In the Middle Ages, to take the veil meant to hide oneself away from society, to focus attention on the inner world, not the outer, to protect oneself from the harshness of everyday living, to embrace a different harshness, one of discipline, denial and solitude.
What does it mean to these women now? We don’t know, unless they tell us. We cannot understand, because we judge their decision in our terms, now, today; we judge that they choose veils not willingly, but because they are told to by their cultural standard. Yet, it is still their choice, just, (perhaps in our eyes) a poorly informed choice. Is their habit merely a throwback to nomadic times when the veils protected the skin in the desert heat? Has it merely become ingrained as a cultural more because that is how habits and rituals evolve over time (and lose their meaning)?
All I know is there must be a statue of Venus under there, hiding, allowing the imagination to fly as fast as this airplane. And I know we won’t get to see it. Maybe we’re not meant to.

Marc said...

Greg - honestly it's money that would be better spent elsewhere, but it's a guilty pleasure.

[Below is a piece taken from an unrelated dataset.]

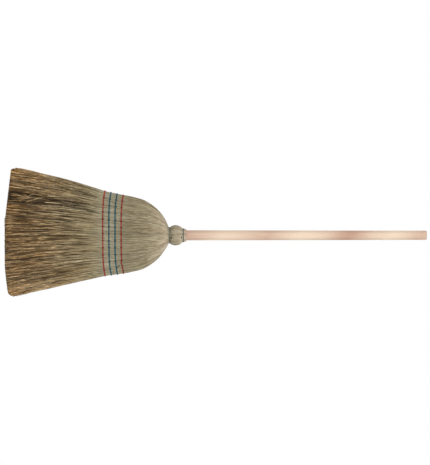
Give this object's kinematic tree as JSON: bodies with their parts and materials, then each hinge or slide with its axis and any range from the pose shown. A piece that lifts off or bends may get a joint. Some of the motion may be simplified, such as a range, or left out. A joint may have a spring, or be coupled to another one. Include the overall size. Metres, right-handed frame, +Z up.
{
  "type": "straw broom",
  "caption": "Upright household broom with a flat sewn head of natural straw, a wired round neck and a long round wooden handle.",
  "frame": {"origin": "on the floor under the middle of the sweeping edge, where the straw tips are cut flat", "axes": "+Z up along the handle, from the straw tips to the handle's free end; X across the wide head; the front face looks along -Y"},
  "size_m": [0.3979, 0.0624, 1.3],
  "materials": {
    "handle_wood": "satin",
    "straw": "matte",
    "red_twine": "matte",
    "teal_twine": "matte",
    "binding_wire": "satin",
    "nail_steel": "matte"
  },
  "bodies": {
    "root": {"handle": "handle_wood", "front_bundle_01": "straw", "front_bundle_02": "straw", "front_bundle_03": "straw", "front_bundle_04": "straw", "front_bundle_05": "straw", "front_bundle_06": "straw", "front_bundle_07": "straw", "front_bundle_08": "straw", "front_bundle_09": "straw", "front_bundle_10": "straw", "front_bundle_11": "straw", "front_bundle_12": "straw", "back_bundle_01": "straw", "back_bundle_02": "straw", "back_bundle_03": "straw", "back_bundle_04": "straw", "back_bundle_05": "straw", "back_bundle_06": "straw", "back_bundle_07": "straw", "back_bundle_08": "straw", "back_bundle_09": "straw", "back_bundle_10": "straw", "back_bundle_11": "straw", "back_bundle_12": "straw", "core_straw_left": "straw", "core_straw_right": "straw", "twine_outer_red": "red_twine", "twine_outer_teal": "teal_twine", "twine_inner_teal": "teal_twine", "twine_inner_red": "red_twine", "lower_wire": "binding_wire", "upper_wire": "binding_wire", "lower_nail": "nail_steel", "upper_nail": "nail_steel"}
  },
  "joints": []
}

Who would have thought? Certainly not me! :)

Morganna - that's a really lovely take on the prompt.

Cathryn - that sounds like a whole lot of fun :D

Love the poem, enjoyed the story that went with it just as much.

Writebite - a very philosophical piece today, I like it. Particularly the final three lines, which I think are excellent.

Morrigan Aoife said...

I'm trying to get caught up.... Really I am...

<>



“I’m sorry my dear you’ve reached your limit.”
The cashier smiled, but her heart wasn’t in it.
She took the store’s card and then cut it in half
So I punched her in the face and started to laugh.

Marc said...

Morrigan - well you're doing a great job! Also, the time and energy deprived side of me appreciates you keeping each piece fairly short :)

Really like your two opening lines, they flow so perfectly together!